## EXTRACTED DATA
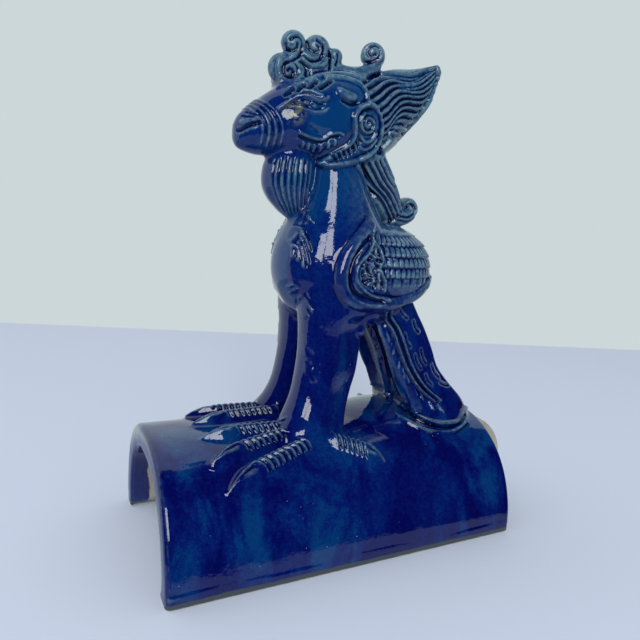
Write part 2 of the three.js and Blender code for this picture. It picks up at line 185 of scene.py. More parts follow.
TORSO_POWER = 2.15
TORSO = [  # height, centre y, half-width, half-depth
    (98, 16, 9, 13),
    (102, 14, 17, 24),
    (108, 12, 23.5, 30),
    (119, 10, 27, 34),
    (130, 8, 26, 33),
    (140, 6, 24, 28),
    (150, 4.5, 20, 21.5),
    (160, 3.5, 17, 16.5),
    (170, 2.2, 15, 13.2),
    (182, 1, 14, 13),
]


def eased(rows, count):
    """Rows of numbers read as one smooth line through all of them, at evenly spaced steps."""
    rows = np.array(rows, float)
    along = np.linspace(0, len(rows) - 1, count)
    start = np.clip(along.astype(int), 0, len(rows) - 2)
    t = (along - start)[:, None]
    a, b, c, d = (rows[np.clip(start + k, 0, len(rows) - 1)] for k in (-1, 0, 1, 2))
    return b + t * (c - a) / 2 + t**2 * (a - 2.5 * b + 2 * c - d / 2) + t**3 * (1.5 * (b - c) + (d - a) / 2)


def oval(half_across, half_along, power=2.0, corners=96):
    """A superellipse with evenly spaced corners: (across, along) places, and the way out at each."""
    turn = np.linspace(0, 2 * math.pi, 1441)
    c, s = np.cos(turn), np.sin(turn)
    fine = np.stack([np.sign(c) * np.abs(c) ** (2 / power) * half_across,
                     np.sign(s) * np.abs(s) ** (2 / power) * half_along], axis=1)
    length = np.concatenate([[0], np.cumsum(np.linalg.norm(np.diff(fine, axis=0), axis=1))])
    even = np.linspace(0, length[-1], corners, endpoint=False)
    places = np.stack([np.interp(even, length, fine[:, k]) for k in (0, 1)], axis=1)
    run = np.roll(places, -1, axis=0) - np.roll(places, 1, axis=0)
    out = np.stack([run[:, 1], -run[:, 0]], axis=1)
    return places, out / np.linalg.norm(out, axis=1)[:, None]


def placed(ring, centre, tilt):
    """Puts (across, along) places round a centre, in a level plane or in one tilted about the x axis."""
    way = np.array([0, math.cos(tilt), math.sin(tilt)])
    return np.array(centre) + ring[:, :1] * (1, 0, 0) + ring[:, 1:] * way


def through_ovals(name, rows, count, power, upright, corners=96):
    """A form through level ovals if it is upright, or through ovals that look along the ridge."""
    rings = []
    for first, second, half_across, half_along in eased(rows, count):
        ring, _ = oval(half_across, half_along, power, corners)
        centre = (0, second, first) if upright else (0, first, second)
        rings.append(placed(ring, centre, 0 if upright else math.pi / 2))
    return pushed_out(name, rings)


torso = through_ovals("torso", TORSO, 48, TORSO_POWER, upright=True)

# --------
# The legs: two stout columns that lean forward and spread into the feet. The clay behind each leg was cut
# with a wire, which left a flat face with a hard edge. Only the left one is made: the right side is
# mirrored later.

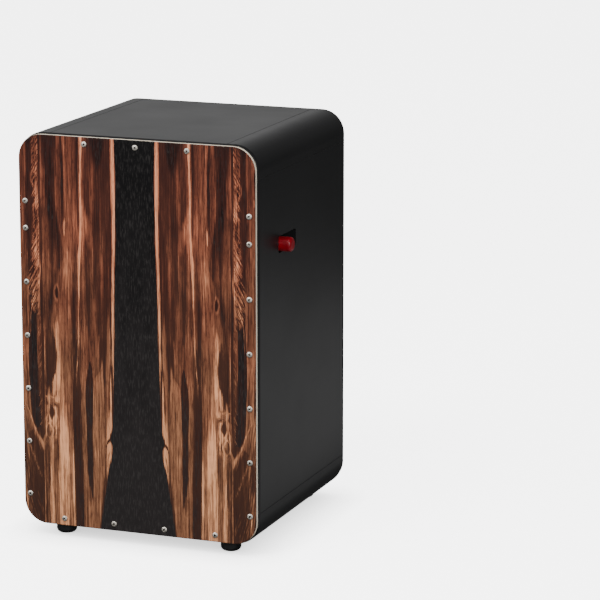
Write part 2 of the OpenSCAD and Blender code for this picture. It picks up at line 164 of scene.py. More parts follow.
class Veneer(Surface):
    """Figured veneer, cut in two leaves that mirror each other about the middle.

    across is the distance from the middle joint and up the height above the body's
    underside, both in millimetres. edge is across with the waver of a natural line.
    tone is the wood's lightness, 0 for black and 1 for the palest stripes: stripes are
    laid on it one after the other, and wood_colours() turns it into wood.
    """

    JOINT_X = -0.0012               # where the leaves meet, metres
    WIDEST = 150.0                  # distance that a path's curve has at 1, mm
    SWAY, FRAY, BARB = 1.2, 0.8, 5.0    # how far lines wander, fray and are barbed, mm

    def __init__(self, name, tone, **uniform):
        super().__init__(name, **uniform)
        offset = self.plus(self.x, -self.JOINT_X)
        self.across = self.times(self.math("ABSOLUTE", offset), 1000.0)
        self.up = self.times(self.minus(self.z, plate_bottom), 1000.0)
        self.height = self.math("DIVIDE", self.up, plate_height * 1000)
        sway = self.noise(self.grain(0.03, 0.006), detail=2.0)
        fray = self.noise(self.grain(0.9, 0.03), detail=3.0, roughness=0.6)
        sway = self.map(sway, 0.2, 0.8, -self.SWAY, self.SWAY, smooth=False)
        self.edge = self.plus(self.across, sway)
        fray = self.map(fray, 0.2, 0.8, -self.FRAY, self.FRAY, smooth=False)
        self.edge = self.plus(self.edge, fray)
        split = self.noise(self.grain(1.1, 0.011, 41.0), detail=4.0, roughness=0.7)
        self.split = self.map(split, 0.3, 0.7, -1.0, 1.0, smooth=False)
        barb = self.noise(self.slanted(0.5, 0.55, 0.030), detail=4.0, roughness=0.65)
        barb = self.map(barb, 0.3, 0.7, -self.BARB, self.BARB, smooth=False)
        self.barbed = self.plus(self.edge, barb)
        self.tone = tone

    def grain(self, across_scale, up_scale, shift=0.0):
        """Place on a leaf, in turns of a noise: waves per millimetre across and up."""
        across = self.times(self.across, across_scale)
        up = self.times(self.up, up_scale)
        return self.joined(across, up, shift)

    def slanted(self, slope, across_scale, along_scale, shift=0.0):
        """Like grain(), for fibres that lean outwards by slope as they go down."""
        length = math.hypot(1.0, slope)
        side = self.plus(self.across, self.times(self.up, slope))
        along = self.minus(self.up, self.times(self.across, slope))
        across = self.times(side, across_scale / length)
        return self.joined(across, self.times(along, along_scale / length), shift)

    def path(self, points):
        """Distance from the middle joint that follows (height, distance) points up the plate.

        Both are in mm. Above and below its end points a path keeps its distance.
        """
        node = self.add("ShaderNodeFloatCurve", {"Value": self.height})
        curve = node.mapping.curves[0]
        full = plate_height * 1000
        places = sorted((up / full, across / self.WIDEST) for up, across in points)
        while len(curve.points) < len(places):
            curve.points.new(0.5, 0.5)
        for point, place in zip(curve.points, places):
            point.location = place
        node.mapping.extend = "HORIZONTAL"
        node.mapping.update()
        return self.times(node.outputs["Value"], self.WIDEST)

    def stripe(self, tone, inner, outer, soft=1.0, outer_soft=None, strength=1.0, fray=1.2,
               barbed=False):
        """Lays a stripe between two paths that meet where it ends; inner may be None.

        It fades in over soft mm from its sides, which fibres split by up to fray mm.
        """
        split = self.times(self.split, fray)
        edge = self.plus(self.edge, split)
        outer_edge = self.plus(self.barbed, split) if barbed else edge
        from_outer = self.minus(self.path(outer), outer_edge)
        factor = self.map(from_outer, 0.0, outer_soft or soft, 0.0, strength)
        if inner:
            from_inner = self.minus(edge, self.path(inner))
            factor = self.times(factor, self.map(from_inner, 0.0, soft))
        self.lay(factor, tone)

    def barbs(self, tone, inner, outer, shift, strength=1.0):
        """Lays fine barbs between two paths, that lean outwards as they go down."""
        from_inner = self.minus(self.edge, self.path(inner))
        from_outer = self.minus(self.path(outer), self.edge)
        inside = self.times(self.map(from_inner, 0.0, 3.0), self.map(from_outer, 0.0, 5.0))
        place = self.slanted(0.55, 0.60, 0.045, shift)
        barb = self.noise(place, detail=3.0, roughness=0.65, distortion=0.25)
        self.lay(self.times(inside, self.map(barb, 0.48, 0.58, 0.0, strength)), tone)

    def knot(self, across, up, width, height, tone, rim_tone=None):
        """Lays an oval eye of these half axes in mm, perhaps with a rim of another tone."""
        side = self.math("DIVIDE", self.minus(self.edge, across), width)
        rise = self.math("DIVIDE", self.minus(self.up, up), height)
        squares = [self.math("POWER", self.math("ABSOLUTE", part), 2.0) for part in (side, rise)]
        distance = self.math("SQRT", self.plus(*squares))
        distance = self.plus(distance, self.times(self.split, 0.45))
        if rim_tone:
            rim = self.times(self.map(distance, 1.9, 1.3), self.map(distance, 0.8, 1.1))
            self.lay(self.times(rim, 0.6), rim_tone)
        self.lay(self.map(distance, 1.15, 0.75), tone)

    def lay(self, factor, tone):
        """Moves the tone by factor towards another."""
        node = self.add("ShaderNodeMix", data_type="FLOAT")
        self.feed(node.inputs[0], factor)
        self.feed(node.inputs[2], self.tone)
        self.feed(node.inputs[3], tone)
        self.tone = node.outputs[0]

    def streaks(self, noise, swing):
        """Lightens and darkens the tone along the grain, more in light wood than in dark."""
        swing = self.times(self.plus(self.tone, 0.28), swing)
        change = self.times(self.map(noise, 0.3, 0.7, -1.0, 1.0, smooth=False), swing)
        self.tone = self.plus(self.tone, change)


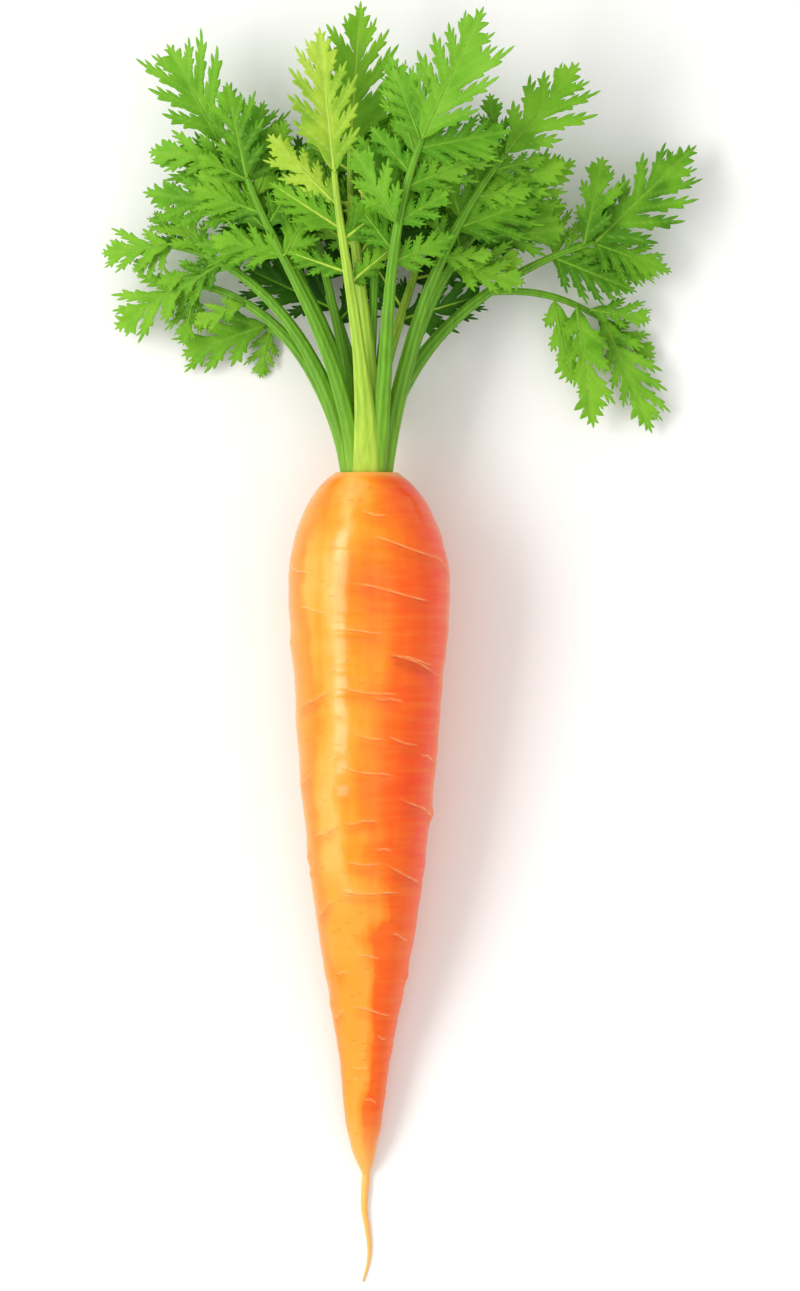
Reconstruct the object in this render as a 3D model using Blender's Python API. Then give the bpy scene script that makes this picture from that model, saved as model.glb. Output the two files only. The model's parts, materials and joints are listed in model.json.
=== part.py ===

## WHAT THIS TASK INVOLVES
Begin at the first line of the records above and quote every line verbatim through the one that contains "return b + t".

## EXERCISE ANSWER
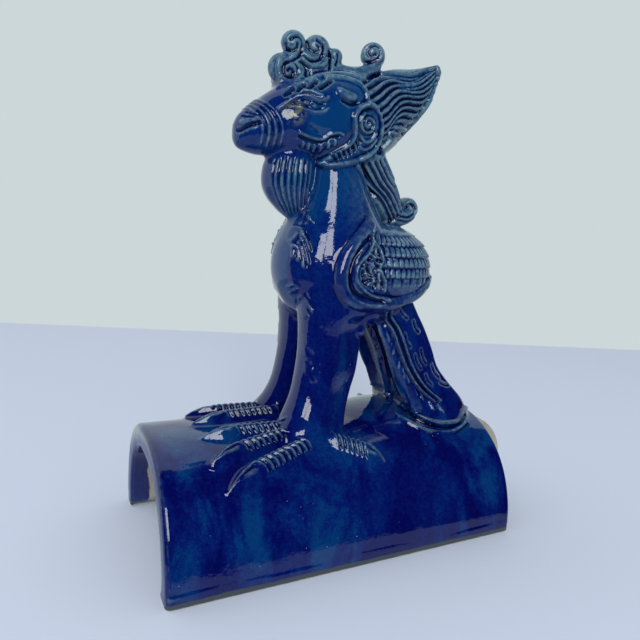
Write part 2 of the three.js and Blender code for this picture. It picks up at line 185 of scene.py. More parts follow.
TORSO_POWER = 2.15
TORSO = [  # height, centre y, half-width, half-depth
    (98, 16, 9, 13),
    (102, 14, 17, 24),
    (108, 12, 23.5, 30),
    (119, 10, 27, 34),
    (130, 8, 26, 33),
    (140, 6, 24, 28),
    (150, 4.5, 20, 21.5),
    (160, 3.5, 17, 16.5),
    (170, 2.2, 15, 13.2),
    (182, 1, 14, 13),
]


def eased(rows, count):
    """Rows of numbers read as one smooth line through all of them, at evenly spaced steps."""
    rows = np.array(rows, float)
    along = np.linspace(0, len(rows) - 1, count)
    start = np.clip(along.astype(int), 0, len(rows) - 2)
    t = (along - start)[:, None]
    a, b, c, d = (rows[np.clip(start + k, 0, len(rows) - 1)] for k in (-1, 0, 1, 2))
    return b + t * (c - a) / 2 + t**2 * (a - 2.5 * b + 2 * c - d / 2) + t**3 * (1.5 * (b - c) + (d - a) / 2)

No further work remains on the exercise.